Wednesday, November 24, 2010

Investigation Completed Of Textbooks Used By Viriginia Saudi Islamic Academy

From The Global Muslim Brotherhood Daily Report:

Investigation Completed Of Textbooks Used By Virginia Saudi Islamic Academy


Further details have become available concerning textbooks used in a Northern Virginia private school sponsored by Saudi Arabia that passages which were anti-Semitic, intolerant of various Muslim groups, and which advocated violence against those who convert from Islam. A post from January discussed a review of the textbooks used by the Islamic Saudi Academy in 2007-2008 undertaken by the U.S. Commission on International Religious Freedom, which recommended that:



…. the State Department close the school until it proves that it is not teaching a type of religious intolerance potentially dangerous to the United States. Commission member Nina Shea said the panel is concerned that Saudi Arabia is using its educational system, and connections to schools worldwide, to export intolerant and militant religious teachings. The school’s board of directors is headed by the Saudi ambassador, and Shea has called the school an extension of the Saudi Embassy.



The Academy teaches 900 students in grades K-12 at two campuses in Alexandria and Fairfax and receives much of its funding from the Saudi government.



The Associated Press reports that the recommendation to close the school had been made although it not actually reviewed the textbooks. The report states that having finally completing its review, the Commission found:



The texts did appear to contain numerous revisions, including pages that were removed or passages that were whited out, but numerous troubling passages remained, according to the panel:



-The authors of a 12th-grade text on Koranic interpretation state that apostates (those who convert from Islam), adulterers and people who murder Muslims can be permissibly killed.



-The authors of a 12th-grade text on monotheism write that “(m)ajor polytheism makes blood and wealth permissible,” meaning that a Muslim can take with impunity the life and property of someone believed guilty of polytheism. According to the panel, the strict Saudi interpretation of polytheism includes Shiite and Sufi Muslims as well as Christians, Jews, Hindus, and Buddhists.
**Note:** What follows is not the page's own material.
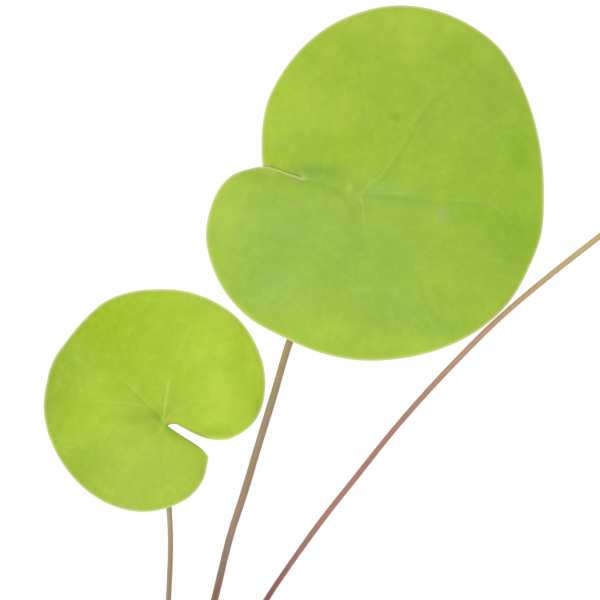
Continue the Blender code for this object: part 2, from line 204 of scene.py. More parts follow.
# %% Courses of the veins
LARGE_LEAF["veins"] = (
    ((0.2, 0, 0.9), (1.2, 0.6, 0.9), (2.2, 1.4, 0.7), (3.4, 2.35, 0.5), (6.4, 4.9, 0.5), (8, 7, 0.4),
     (9.5, 9.1, 0.35), (12, 13.5, 0.15), (15, 19, 0.1), (19, 25, 0.1), (26.5, 31.8, 0.1), (31.6, 37.2, 0.08),
     (33.9, 42, 0)),
    ((0.8, -0.4, 0.3, 0.3), (4.2, -0.6, 0.05, 0.45), (7.6, -0.5, 0.05, 0.55), (10.8, -0.7, 0.05, 0.6),
     (14, -1.1, 0.05, 0.55), (17, -1.7, 0.05, 0.45), (20, -2, 0.1, 0.35), (23.2, -1.6, 0.3, 0.35),
     (28, -1.8, 0.35, 0.35), (32, -1.9, 0.4, 0.3), (36, -2.3, 0.45, 0.3), (38.2, -3.2, 0.3, 0.15),
     (40.6, -5.3, 0.2), (43.6, -9, 0)),
    ((3.6, 1.4, 0, 0.1), (4.9, 2.2, 0, 0.3), (8.1, 4.9, 0, 0.45), (11.1, 9.1, 0, 0.55), (12.8, 12, 0, 0.35),
     (14.4, 14.7, 0, 0.4), (16, 17.6, 0, 0.3), (17.6, 20.8, 0, 0.35), (19.8, 23.9, 0, 0.3),
     (22.2, 26.4, 0, 0.15), (26, 30, 0)),
    ((0.5, -0.8, 0.8), (1.2, -2.5, 0.7), (1.6, -4.6, 0.6, 0.05), (1.9, -8, 0.4, 0.1),
     (2.5, -12.9, 0.15, 0.05), (3.9, -17, 0.06), (5.6, -24, 0.06), (6.6, -34, 0)),
    ((0.2, 0.6, 0.2), (1, 3.1, 0.25), (1.9, 6.4, 0.2), (2.4, 12.3, 0.15), (2.5, 19.3, 0.25),
     (2.4, 24.9, 0.3), (2, 30.5, 0.25), (1.7, 38, 0.15), (1.6, 46, 0)),
    ((-0.4, 0.1, 0.3, 0.3), (-1.4, -0.5, 0.2, 0.4), (-3.2, -0.6, 0.1, 0.3), (-6.4, 0.4, 0.1, 0.3),
     (-9, 2, 0.1, 0.05), (-12.4, 3.3, 0.25), (-14.4, 4.1, 0.25), (-15.2, 4.3, 0)),
    ((-1.4, 0.6, 0.4), (-1.9, 1.5, 0.6, 0.1), (-2.3, 2.5, 0.5, 0.1), (-2.4, 3.4, 0)),
    # a painted highlight on the lit wall of the groove along the vein before it
    ((5, -0.2, 0), (7.6, 0, 0.3), (10, 0.1, 0.45), (12.6, 0.1, 0.4), (16.2, -0.4, 0.1), (20.4, -0.8, 0)),
    ((36.7, -2.2, 0.3), (39.2, 0.6, 0.2), (42.3, 4.5, 0.1), (45.6, 9.5, 0)),
    ((-3, -3.5, 0.1), (-8, -8.5, 0.08), (-12.4, -13, 0.1), (-14.8, -18, 0.1), (-16.8, -24.5, 0.08),
     (-18.5, -32, 0)),
    ((-4.8, -1.7, 0.1), (-10, -3.6, 0.06), (-18, -5.3, 0.08), (-26, -6, 0.06), (-33, -6.4, 0)),
    ((4.2, -3.1, 0.1), (8.7, -7.8, 0.05), (13.4, -13.7, 0.08), (17.6, -17.8, 0.12), (21, -20.4, 0.1),
     (27, -24.6, 0.06), (33.6, -29.7, 0)),
    ((13.4, -13.7, 0.06), (17, -21.3, 0.08), (21, -29.7, 0.06), (23.2, -35.3, 0)),
    ((-3.4, 5.3, 0.06), (-7.6, 12.3, 0.08), (-12.6, 20.7, 0.08), (-18.8, 33.3, 0)),
    ((-6, 9, 0.05), (-11, 12.6, 0.06), (-17, 15.6, 0.06), (-23, 18.5, 0)),
    ((7.6, 5.9, 0.1), (14.8, 8.1, 0.06), (23.2, 11.4, 0.1), (30, 15.2, 0.1), (39, 20.7, 0)),
    ((14, 15.7, 0.08), (12.2, 23.5, 0.06), (9.8, 31.9, 0.08), (7.8, 40.3, 0.1), (7, 47.5, 0)),
)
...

-A social studies text offers the view that Jews were responsible for the split between Sunni and Shiite Muslims: “The cause of the discord: The Jews conspired against Islam and its people. A sly, wicked person who sinfully and deceitfully professed Islam infiltrated (the Muslims).”



More generally, the panel found that the academy textbooks hold the view that the Muslim world was strong when united under a single caliph, the Arabic language and the Sunni creed, and that Muslims have grown weak because of foreign influence and internal divisions.



These findings come a month after the Fairfax County Board of Supervisors voted unanimously to extend the academy’s lease for its main campus, which lies on county property after conducting its own study of the textbooks last year. According to the AP report:



Hyland and the county never released results of what they had found, but Hyland said in approving the lease that he is comfortable with the school’s teachings, though he did so with a qualification. “I would be less than frank if I didn’t tell you that the curriculum does contain references to the Quran, which, if taken out of context and read literally, would cause come concern,” Hyland said at the meeting at which the lease was extended. School officials have long denied that the academy fosters intolerance. It has acknowledged that some of the Saudi textbooks contain harsh language, but says that the texts have improved in recent years and are revised as needed by the academy before being distributed to students.



Parents and students had previously denied the charges although noting that “intolerance” was common to many religious schools.



The earlier post also noted that the congressionally created commission’s actions caused “tensions” at the State Department who were said to be annoyed that the panel was pressing the issue during a “delicate moment of diplomacy over Saudi education.” State Department officials said at the time that Saudi education is undergoing reforms within the kingdom and at affiliated schools around the world.



Individuals connected to the Muslim Brotherhood have been known to send their children to various Saudi religious schools in both the U.S. and Europe.